Die Figur des Flaneurs hat ihren Ursprung in der Literatur des 19. Jahrhunderts. Nicht zu verwechseln ist er mit seinem aristokratischen Vorgänger aus dem 18. Jahrhundert, dem Dandy, der sich in Kleidung, Bildung und Attitüde vom Bürgertum distanzierte und nach Müßiggang sowie der Kultivierung des Schönen strebte, wie Charles Baudelaire in seinem Text u¨ber jenen „Maler des modernen Lebens” schreibt. Mit den Gleichheitsforderungen des Bürgertums entwickelte sich der Flaneur indes zum Bestandteil moderner Urbanität, die Straßen von Paris waren seine Geburtsstätte. Hier wird die wirtschaftliche Überlegenheit des Dandys abgelöst durch die stilistische und moralische Überlegenheit einer bürgerlichen Bohème. Dabei bewegt sich der Flaneur entlang der Entwicklung eines modernen Konzepts von Zeit, über das die Begleiter der Flaneure Aufschluss geben: Während man um 1840 beim Flanieren gerne eine Schildkröte mit sich führte, um an ihr das ausdrücklich gemäßigte Tempo zu orientieren, waren es rund hundert Jahre später bereits Hunde, die eine langsamere Laufgeschwindigkeit und gelegentliches Stehenbleiben legitimierten. Im Zuge der Industrialisierung war Zeit Geld und das Flanieren wurde schließlich durch das geschäftige Eilen abgelöst.

Das Kunstmuseum Bonn folgt dem Flaneur durch den instabilen Organismus der modernen Großstadt – und verlängert seinen Weg in die urbanen Räume der Gegenwart. Die Schau verharrt damit nicht in historisch-diachroner Betrachtung, sondern transponiert das Phänomen des Flaneurs durch mehr als 100 Jahre. Künstlerische Reflexionen dieses Motivs aus dem Impressionismus, Expressionismus und der Neuen Sachlichkeit sind vertreten.
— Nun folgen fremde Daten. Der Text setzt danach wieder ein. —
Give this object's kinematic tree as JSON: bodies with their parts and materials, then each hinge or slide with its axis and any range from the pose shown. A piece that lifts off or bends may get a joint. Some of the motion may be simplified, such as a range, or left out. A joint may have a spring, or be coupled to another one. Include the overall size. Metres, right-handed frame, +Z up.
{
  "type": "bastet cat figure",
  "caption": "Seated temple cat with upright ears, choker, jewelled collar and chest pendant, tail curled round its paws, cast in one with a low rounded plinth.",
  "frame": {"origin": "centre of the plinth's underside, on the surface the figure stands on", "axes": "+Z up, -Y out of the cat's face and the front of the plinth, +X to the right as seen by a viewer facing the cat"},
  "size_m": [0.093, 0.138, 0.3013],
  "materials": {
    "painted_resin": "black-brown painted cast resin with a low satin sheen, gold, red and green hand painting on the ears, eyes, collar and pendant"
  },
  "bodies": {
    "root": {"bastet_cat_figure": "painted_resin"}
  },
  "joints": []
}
Sie machen Paris und Berlin, mit ihren Promenaden, Passagen und Boulevards, nicht nur als zentrale Metropolen der Epoche begreifbar, sondern auch als erste Reviere des Flaneurs. Malerische Reflexionen des Urbanen, beispielsweise von Vincent van Gogh, George Grosz, Max Ernst, Lovis Corinth und Ernst Ludwig Kirchner, werden ab den 1930er Jahren verstärkt durch die Fotografie ergänzt, wie Werke unter anderem von Brassaï und Alfred Stieglitz verdeutlichen. Zeitgenössische Reflexionen des Stadtraums reichen indes von Film über Audiowalk bis hin zu Performance. Insgesamt fächern in Bonn 160 Werke von 65 Künstlerinnen und Künstlern das heterogene Flaneur-Motiv auf.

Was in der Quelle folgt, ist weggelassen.